--- Start Raw data ---

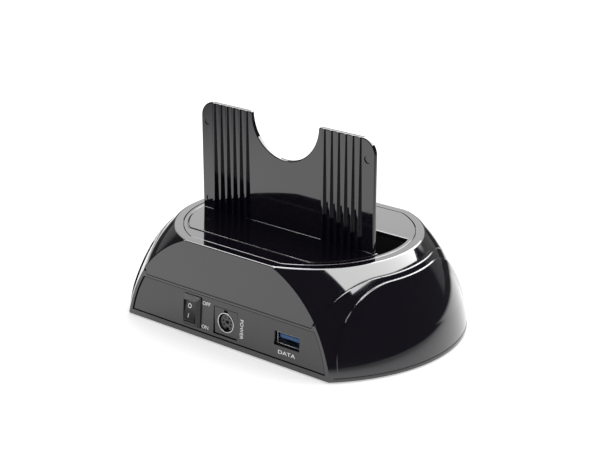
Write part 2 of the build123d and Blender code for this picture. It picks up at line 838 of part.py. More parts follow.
with BuildPart() as power_socket_shield:
    with BuildSketch(socket_plane.offset(shield_stand_out)):
        Circle(shield_radius)
        Circle(shield_inner, mode=Mode.SUBTRACT)
    extrude(amount=-(shield_stand_out + socket_well_depth))
power_socket_shield.part.label = "power_socket_shield"
export_step(power_socket_shield.part, "parts/power_socket_shield.step")

with BuildPart() as power_socket_core:
    with BuildSketch(socket_plane.offset(-core_setback)):
        Circle(core_radius)
    extrude(amount=core_setback - socket_well_depth)
    with BuildSketch(socket_plane.offset(-core_setback)):
        Rectangle(core_key_width, core_key_height)
        with Locations((0, -core_radius)):
            Rectangle(core_slot_width, 2 * core_slot_height)
        for angle in core_hole_angles:
            hole_x = core_hole_circle * cos(radians(angle))
            hole_y = core_hole_circle * sin(radians(angle))
            with Locations((hole_x, hole_y)):
                Circle(core_hole_radius)
    extrude(amount=-core_hole_depth, mode=Mode.SUBTRACT)
power_socket_core.part.label = "power_socket_core"
export_step(power_socket_core.part, "parts/power_socket_core.step")

# Data socket: metal shell, tongue with its carrier down to the board, contacts under the tongue
usb_plane = upright(usb_x, socket_face_y - usb_setback, usb_height)
usb_leg = usb_height - board_top
with BuildPart() as usb_shell:
    with BuildSketch(usb_plane):
        Rectangle(usb_shell_width, usb_shell_height)
        Rectangle(usb_shell_width - 2 * usb_shell_wall, usb_shell_height - 2 * usb_shell_wall,
                  mode=Mode.SUBTRACT)
    extrude(amount=-usb_shell_depth)
usb_shell.part.label = "usb_shell"
export_step(usb_shell.part, "parts/usb_shell.step")

with BuildPart() as usb_insulator:
    with BuildSketch(usb_plane.offset(-usb_shell_depth)):
        with Locations((0, (usb_shell_height / 2 - usb_leg) / 2)):
            Rectangle(usb_shell_width, usb_shell_height / 2 + usb_leg)
    extrude(amount=-usb_tail)
    with BuildSketch(usb_plane.offset(-usb_shell_depth)):
        with Locations((0, -(usb_shell_height / 2 + usb_leg) / 2)):
            Rectangle(usb_shell_width, usb_leg - usb_shell_height / 2)
    extrude(amount=usb_shell_depth - usb_tail)
    with BuildSketch(usb_plane.offset(-usb_shell_depth)):
        Rectangle(usb_shell_width - 2 * usb_shell_wall, usb_shell_height - 2 * usb_shell_wall)
    extrude(amount=usb_back)
    with BuildSketch(usb_plane.offset(-usb_shell_depth)):
        with Locations((0, tongue_drop)):
            Rectangle(tongue_width, tongue_thickness)
    extrude(amount=usb_shell_depth - tongue_setback)
usb_insulator.part.label = "usb_insulator"
export_step(usb_insulator.part, "parts/usb_insulator.step")

with BuildPart() as usb_contacts:
    with BuildSketch(usb_plane.offset(-tongue_setback - usb_pad_length / usb_pad_count)):
        with Locations((0, tongue_drop - (tongue_thickness + usb_pad_thickness) / 2)):
            with GridLocations(usb_pad_pitch, usb_pad_pitch, usb_pad_count, 1):
                Rectangle(usb_pad_width, usb_pad_thickness)
    extrude(amount=-usb_pad_length)
usb_contacts.part.label = "usb_contacts"
export_step(usb_contacts.part, "parts/usb_contacts.step")

# Circuit board
with BuildPart() as main_board:
    with BuildSketch(level(board_z - board_thickness)):
        with Locations((0, (board_rear - board_front) / 2)):
            RectangleRounded(2 * board_half_width, board_rear + board_front, board_corner)
        with Locations((0, (board_rear + board_tab_front) / 2)):
            RectangleRounded(2 * board_tab_half, board_rear - board_tab_front, board_corner)
        with Locations(*board_holes):
            Circle(board_hole_radius, mode=Mode.SUBTRACT)
    extrude(amount=board_thickness)
main_board.part.label = "main_board"
export_step(main_board.part, "parts/main_board.step")

# Drive socket: body with a data slot and a power slot, and the blades in them
slots_length = sata_data_length + sata_bridge + sata_power_length
data_x = sata_x - slots_length / 2 + sata_data_length / 2
power_x = sata_x + slots_length / 2 - sata_power_length / 2
sata_top = board_z + sata_height
blade_y = sata_y - sata_slot / 2 + pin_thickness / 2
with BuildPart() as sata_socket:
    with BuildSketch(level(board_z)):
        with Locations((sata_x, sata_y)):
            Rectangle(sata_length, sata_thickness)
    extrude(amount=sata_height)
    with BuildSketch(level(sata_top)):
        for x, length in ((data_x, sata_data_length), (power_x, sata_power_length)):
            with Locations((x, sata_y)):
                Rectangle(length, sata_slot)
            with Locations((x + (length - sata_key_width) / 2, sata_y + (sata_slot + sata_key) / 2)):
                Rectangle(sata_key_width, sata_key)
    extrude(amount=-sata_slot_depth, mode=Mode.SUBTRACT)
sata_socket.part.label = "sata_socket"
export_step(sata_socket.part, "parts/sata_socket.step")

with BuildPart() as sata_contacts:
    with BuildSketch(level(sata_top - sata_slot_depth)):
        for x, count in ((data_x, sata_data_count), (power_x, sata_power_count)):
            with Locations((x, blade_y)):
                with GridLocations(sata_pitch, sata_pitch, count, 1):
                    Rectangle(pin_width, pin_thickness)
    extrude(amount=pin_length)
sata_contacts.part.label = "sata_contacts"
export_step(sata_contacts.part, "parts/sata_contacts.step")


def board_block(length, width, height, x, y, edge):
    """Rectangular part standing on the board, its upright edges rounded."""
    with BuildPart() as block:
        with BuildSketch(level(board_z)):
            with Locations((x, y)):
                RectangleRounded(length, width, edge)
        extrude(amount=height)
    return block.part


# Small parts on the board
bridge_chip = board_block(chip_size, chip_size, chip_thickness, chip_x, board_rear - chip_setback,
                          chip_edge)
bridge_chip.label = "bridge_chip"
export_step(bridge_chip, "parts/bridge_chip.step")

memory_chip = board_block(memory_length, memory_width, memory_thickness, memory_x,
                          board_rear - memory_setback, chip_edge)
memory_chip.label = "memory_chip"
export_step(memory_chip, "parts/memory_chip.step")

crystal = board_block(crystal_length, crystal_width, crystal_height, crystal_x, board_rear - crystal_setback,
                      crystal_width / 2 - chip_edge)
crystal.label = "crystal"
export_step(crystal, "parts/crystal.step")

inductor = board_block(coil_size, coil_size, coil_height, coil_x, board_rear - coil_setback, coil_corner)
inductor.label = "inductor"
export_step(inductor, "parts/inductor.step")

voltage_regulator = board_block(regulator_length, regulator_width, regulator_thickness, regulator_x,
                                board_rear - regulator_setback, chip_edge)
voltage_regulator.label = "voltage_regulator"
export_step(voltage_regulator, "parts/voltage_regulator.step")

can_y = board_rear - can_setback
can_places = [(-can_x, can_y), (can_x, can_y)]
with BuildPart() as capacitors:
    with BuildSketch(level(board_z)):
        with Locations(*can_places):
            Circle(can_radius)
    extrude(amount=can_height)
    with BuildSketch(level(board_z + can_groove_height)):
        with Locations(*can_places):
            Circle(can_radius)
            Circle(can_radius - can_groove, mode=Mode.SUBTRACT)
    extrude(amount=can_groove, mode=Mode.SUBTRACT)
capacitors.part.label = "capacitors"
export_step(capacitors.part, "parts/capacitors.step")

# Status light: diode on the board, and a clear rod through the front wall
led_z = board_z + led_height
led_y = led_block_depth / 2 - board_front
led_tip = board_front + led_reach
with BuildPart() as status_led:
    with BuildSketch(level(board_z)):
        with Locations((0, led_y)):
            Rectangle(led_block_width, led_block_depth)
    extrude(amount=led_block_height)
    with BuildSketch(front.offset(board_front)):
        with Locations((0, led_z)):
            Circle(led_radius)
    extrude(amount=led_reach)
    fillet(status_led.faces().sort_by(Axis.Y)[0].edges(), led_radius / 2)
status_led.part.label = "status_led"
export_step(status_led.part, "parts/status_led.step")

with BuildPart() as led_window:
    with BuildSketch(front.offset(led_tip + window_led_gap)):
        with Locations((0, led_z)):
            Circle(window_radius)
    extrude(amount=half_depth(led_z) - led_tip - window_led_gap)
led_window.part.label = "led_window"
export_step(led_window.part, "parts/led_window.step")

# Rubber feet
with BuildPart() as rubber_feet:
    with BuildSketch(level(0)):
        with Locations(*pad_places):
            Circle(pad_radius)
    extrude(amount=pad_thickness)
rubber_feet.part.label = "rubber_feet"
export_step(rubber_feet.part, "parts/rubber_feet.step")


def screw_set(places, seat, way, radius, length, head_radius, head_height):
    """Screws with cross recesses; way is 1 for screws driven upwards and -1 for downwards."""
    with BuildPart() as screws:
        with BuildSketch(level(seat)):
            with Locations(*places):
                Circle(radius)
        extrude(amount=way * length)
        with BuildSketch(level(seat)):
            with Locations(*places):
                Circle(head_radius)
        extrude(amount=-way * head_height)
        with BuildSketch(level(seat - way * head_height)):
            with Locations(*places):
                Rectangle(2 * head_radius * recess_length_share, 2 * head_radius * recess_width_share)
                Rectangle(2 * head_radius * recess_width_share, 2 * head_radius * recess_length_share)
        extrude(amount=way * head_height * recess_share, mode=Mode.SUBTRACT)
    return screws.part


case_screws = screw_set(post_places, boss_z - case_seat_share * boss_height, 1, case_screw_radius,
                        case_screw_length, case_head_radius, case_head_height)
case_screws.label = "case_screws"
export_step(case_screws, "parts/case_screws.step")

board_screws = screw_set(board_holes, board_z, -1, small_screw_radius, board_screw_length,
                         small_head_radius, small_head_height)
board_screws.label = "board_screws"
export_step(board_screws, "parts/board_screws.step")

well_screws = screw_set(well_screw_places, deck_z - well_flange_thickness, 1, small_screw_radius,
                        well_screw_length, small_head_radius, small_head_height)
well_screws.label = "well_screws"
export_step(well_screws, "parts/well_screws.step")

backrest_screws = screw_set(backrest_screw_places, deck_z, 1, small_screw_radius, backrest_screw_length,
                            small_head_radius, small_head_height)
backrest_screws.label = "backrest_screws"
export_step(backrest_screws, "parts/backrest_screws.step")
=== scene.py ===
"""Looks of a desk-top drive docking station: a glossy domed housing with a leaning ribbed backrest.

Every length is in metres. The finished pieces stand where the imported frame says.
"""
import logging
import math
from dataclasses import dataclass
from enum import Enum
from typing import Any, Sequence

import bmesh
import bpy
import numpy as np
from mathutils import Matrix, Vector
from mathutils.bvhtree import BVHTree


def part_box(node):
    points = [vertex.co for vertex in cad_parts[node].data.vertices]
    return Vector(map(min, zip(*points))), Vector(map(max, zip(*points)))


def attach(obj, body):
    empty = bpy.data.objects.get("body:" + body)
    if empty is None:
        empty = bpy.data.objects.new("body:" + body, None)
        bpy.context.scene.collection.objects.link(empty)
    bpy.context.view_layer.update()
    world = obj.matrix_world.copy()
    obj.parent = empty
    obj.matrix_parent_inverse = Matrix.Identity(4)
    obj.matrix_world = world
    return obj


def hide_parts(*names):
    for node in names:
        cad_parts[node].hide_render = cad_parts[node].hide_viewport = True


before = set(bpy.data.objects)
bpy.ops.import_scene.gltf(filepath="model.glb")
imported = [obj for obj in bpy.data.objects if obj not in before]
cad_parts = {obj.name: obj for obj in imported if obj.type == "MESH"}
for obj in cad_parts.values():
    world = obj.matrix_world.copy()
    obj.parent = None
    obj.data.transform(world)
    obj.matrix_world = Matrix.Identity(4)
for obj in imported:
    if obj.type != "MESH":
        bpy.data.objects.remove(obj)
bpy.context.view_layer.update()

MM = 0.001
WELD = 0.002 * MM
TINY = 1e-9
FLAT_ANGLE = math.radians(0.5)
SHARP_ANGLE = math.radians(30.0)
FOOT_LOW, FOOT_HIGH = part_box("bottom_plate")
MIDDLE = (FOOT_LOW.y + FOOT_HIGH.y) / 2
FLOOR = FOOT_LOW.z
END_CENTRE = 4.2 * MM
DRAW = 2.2 * MM
RISE = 45.3 * MM
VIEW_RIGHT = Vector((-1.0, 0.0, 0.0))
REAR = Vector((0.0, 1.0, 0.0))
UP = Vector((0.0, 0.0, 1.0))
log = logging.getLogger("docking_station")


class Body(Enum):
    """The rigid bodies that a piece can ride on."""

    HOUSING = "housing"
    ROCKER = "rocker"


class Grain(Enum):
    """Texture of a moulding: the scale of its noise and the depth of its bump."""

    POLISHED = (260.0, 0.0004 * MM)
    FINE = (3200.0, 0.012 * MM)
    COARSE = (1700.0, 0.05 * MM)


# Expressions for shaders and Geometry Nodes


class Signal:
    """A value in a node tree, so that masks, mixes and sizes can be written as sums and products."""

    def __init__(self, tree: "Tree", socket: bpy.types.NodeSocket) -> None:
        """Wraps the output socket of a node."""
        self.tree = tree
        self.socket = socket

    def math(self, operation: str, *others: "Signal | float", first: "float | None" = None) -> "Signal":
        """Adds one Math node.

        Args:
            operation: the node's operation.
            others: the operands after this one.
            first: a number that goes before this one, for the reflected forms.

        Returns:
            The node's result.
        """
        operands = [self, *others] if first is None else [first, self, *others]
        return self.tree.node("ShaderNodeMath", {"operation": operation}, dict(enumerate(operands)))

    def __add__(self, other: "Signal | float") -> "Signal":
        """Sum."""
        return self.math("ADD", other)

    __radd__ = __add__

    def __sub__(self, other: "Signal | float") -> "Signal":
        """Difference."""
        return self.math("SUBTRACT", other)

    def __rsub__(self, other: float) -> "Signal":
        """Difference from a plain number."""
        return self.math("SUBTRACT", first=other)

    def __mul__(self, other: "Signal | float") -> "Signal":
        """Product."""
        return self.math("MULTIPLY", other)

    __rmul__ = __mul__

    def __truediv__(self, other: "Signal | float") -> "Signal":
        """Quotient."""
        return self.math("DIVIDE", other)

    def __gt__(self, other: "Signal | float") -> "Signal":
        """One where this is the greater."""
        return self.math("GREATER_THAN", other)

    def maximum(self, other: "Signal | float") -> "Signal":
        """The greater of the two."""
        return self.math("MAXIMUM", other)

    def ramp(self, low: float, high: float) -> "Signal":
        """Smooth step from 0 at low to 1 at high."""
        inputs = {"Value": self, "From Min": low, "From Max": high}
        return self.tree.node("ShaderNodeMapRange", {"interpolation_type": "SMOOTHSTEP"}, inputs)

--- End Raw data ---

Set task: Return each line that includes "imported".

Reply to the task:
Every length is in metres. The finished pieces stand where the imported frame says.
imported = [obj for obj in bpy.data.objects if obj not in before]
cad_parts = {obj.name: obj for obj in imported if obj.type == "MESH"}
for obj in imported:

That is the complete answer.